Problem statement: Take the material and output all of it exactly.

Data provided:

+++

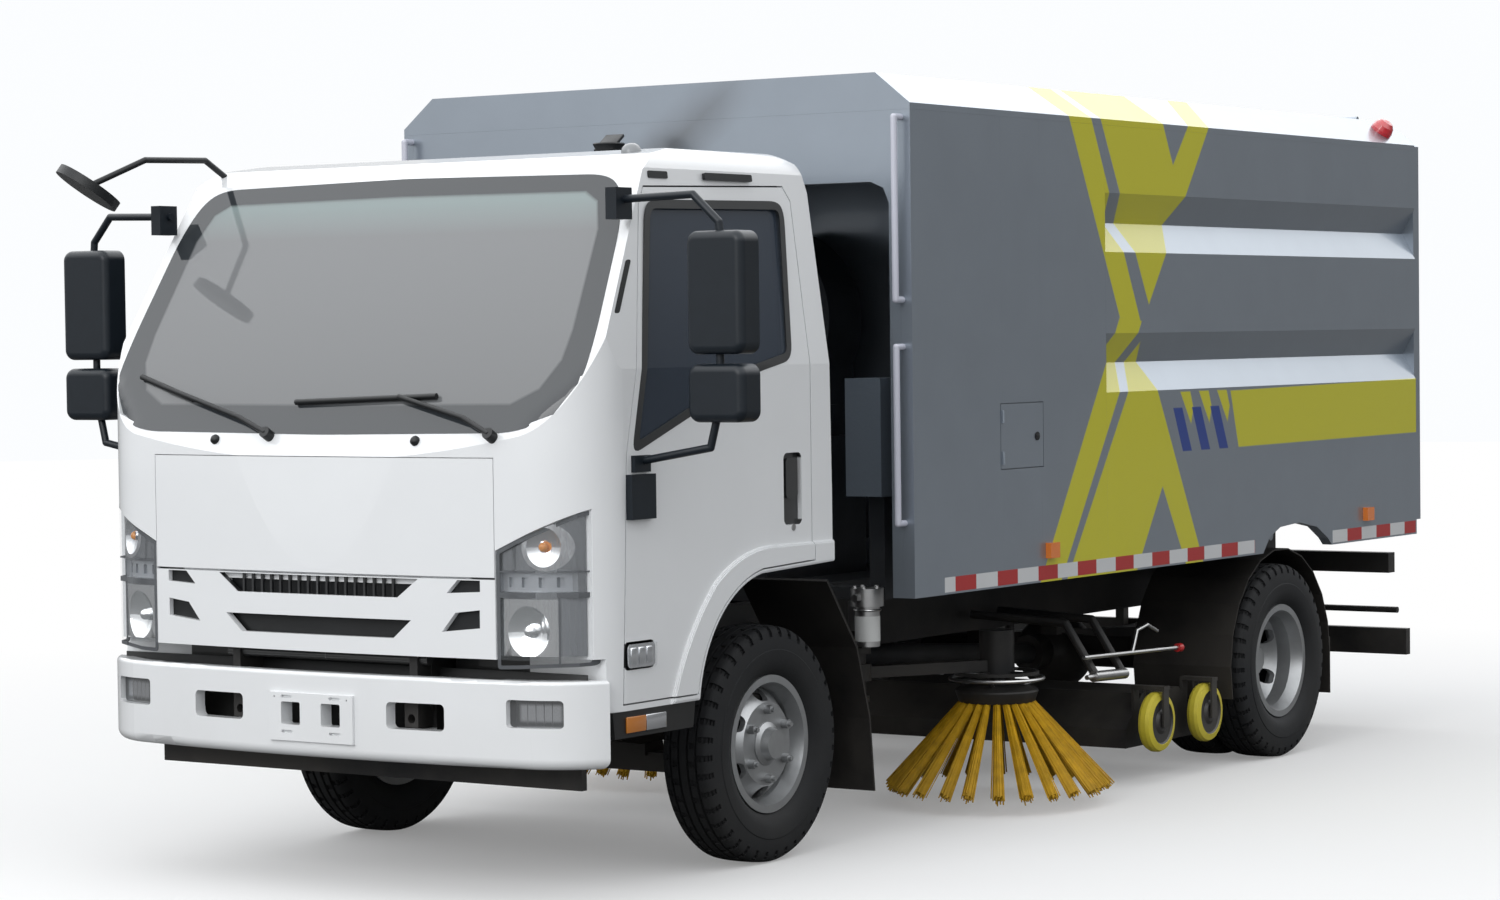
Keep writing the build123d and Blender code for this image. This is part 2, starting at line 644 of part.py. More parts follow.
cab_outer = cab_volume(0, cab_outline(0), arch_line(0))
cab_inner_outline = cab_outline(cab_wall)
cab_inner_outline[2] = (-1045 + cab_wall, cab_bottom_z + 60)
cab_inner_outline[3] = (-cab_front + 100, cab_bottom_z + 60)
cab_inner_outline[4] = (-cab_front + 100, 1000)
cab_inner_outline[5] = (-cab_front + 100, lid_top_z - 20)
cab_inner_outline[6] = (-1192 + 62, 1400)
cab_inner_outline[-1] = (-250, arch_top_z + cab_wall)
cab_inner = cab_volume(cab_wall, cab_inner_outline, [cab_inner_outline[-1]] + arch_line(cab_wall)[1:])
cab_glass_outer = cab_volume(glass_inset, cab_outline(glass_inset), arch_line(glass_inset))
cab_glass_inner = cab_volume(glass_inset + glass_thickness, cab_outline(glass_inset + glass_thickness),
                             arch_line(glass_inset + glass_thickness))
panel_outline = cab_outline(lid_thickness)
panel_outline[2] = (-1045 + lid_thickness, cab_bottom_z - 5)
panel_outline[3] = (-cab_front + lid_thickness, cab_bottom_z - 5)
cab_panel_inner = cab_volume(lid_thickness, panel_outline, arch_line(lid_thickness))
cab_lamp_inner = cab_volume(lamp_depth, cab_outline(lamp_depth), arch_line(lamp_depth))


def side_core(inset):
    """The space between the cab's side walls at this inset, run out past both ends."""
    half = cab_half_width - inset
    upper = roof_half_width - inset
    top = roof_z + 100
    lean = (cab_half_width - roof_half_width) / (roof_z - 70 - belt_z)
    with BuildPart() as core:
        front_prism([(half, 0), (half, belt_z), (upper - lean * 170, top), (-upper + lean * 170, top),
                     (-half, belt_z), (-half, 0)], fa(-cab_front - 100), fa(cab_rear + 100))
    return core.part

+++

The result:
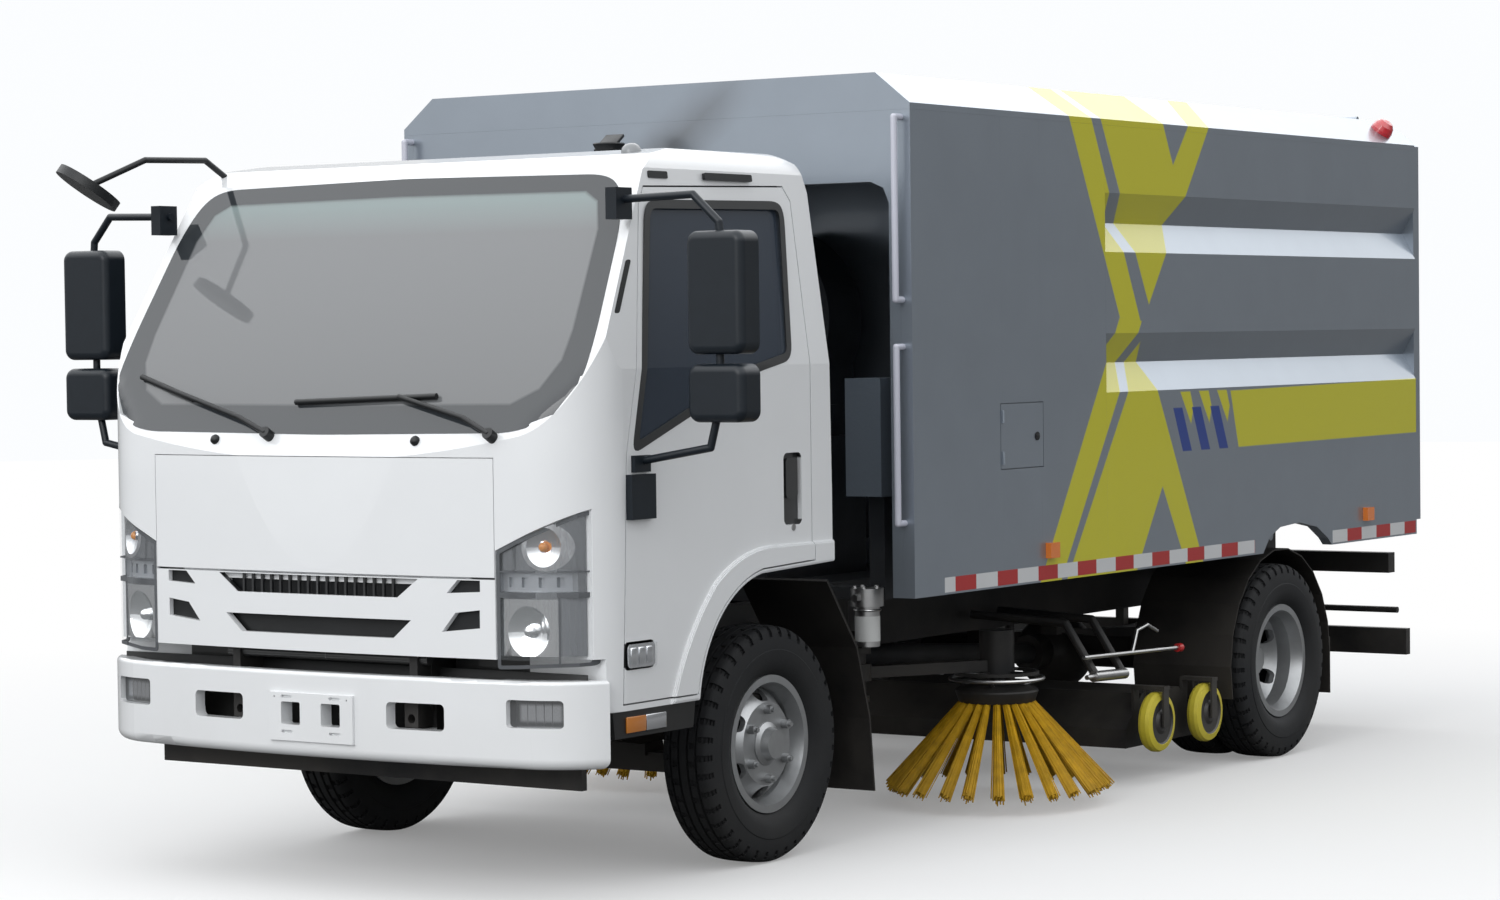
Keep writing the build123d and Blender code for this image. This is part 2, starting at line 644 of part.py. More parts follow.
cab_outer = cab_volume(0, cab_outline(0), arch_line(0))
cab_inner_outline = cab_outline(cab_wall)
cab_inner_outline[2] = (-1045 + cab_wall, cab_bottom_z + 60)
cab_inner_outline[3] = (-cab_front + 100, cab_bottom_z + 60)
cab_inner_outline[4] = (-cab_front + 100, 1000)
cab_inner_outline[5] = (-cab_front + 100, lid_top_z - 20)
cab_inner_outline[6] = (-1192 + 62, 1400)
cab_inner_outline[-1] = (-250, arch_top_z + cab_wall)
cab_inner = cab_volume(cab_wall, cab_inner_outline, [cab_inner_outline[-1]] + arch_line(cab_wall)[1:])
cab_glass_outer = cab_volume(glass_inset, cab_outline(glass_inset), arch_line(glass_inset))
cab_glass_inner = cab_volume(glass_inset + glass_thickness, cab_outline(glass_inset + glass_thickness),
                             arch_line(glass_inset + glass_thickness))
panel_outline = cab_outline(lid_thickness)
panel_outline[2] = (-1045 + lid_thickness, cab_bottom_z - 5)
panel_outline[3] = (-cab_front + lid_thickness, cab_bottom_z - 5)
cab_panel_inner = cab_volume(lid_thickness, panel_outline, arch_line(lid_thickness))
cab_lamp_inner = cab_volume(lamp_depth, cab_outline(lamp_depth), arch_line(lamp_depth))


def side_core(inset):
    """The space between the cab's side walls at this inset, run out past both ends."""
    half = cab_half_width - inset
    upper = roof_half_width - inset
    top = roof_z + 100
    lean = (cab_half_width - roof_half_width) / (roof_z - 70 - belt_z)
    with BuildPart() as core:
        front_prism([(half, 0), (half, belt_z), (upper - lean * 170, top), (-upper + lean * 170, top),
                     (-half, belt_z), (-half, 0)], fa(-cab_front - 100), fa(cab_rear + 100))
    return core.part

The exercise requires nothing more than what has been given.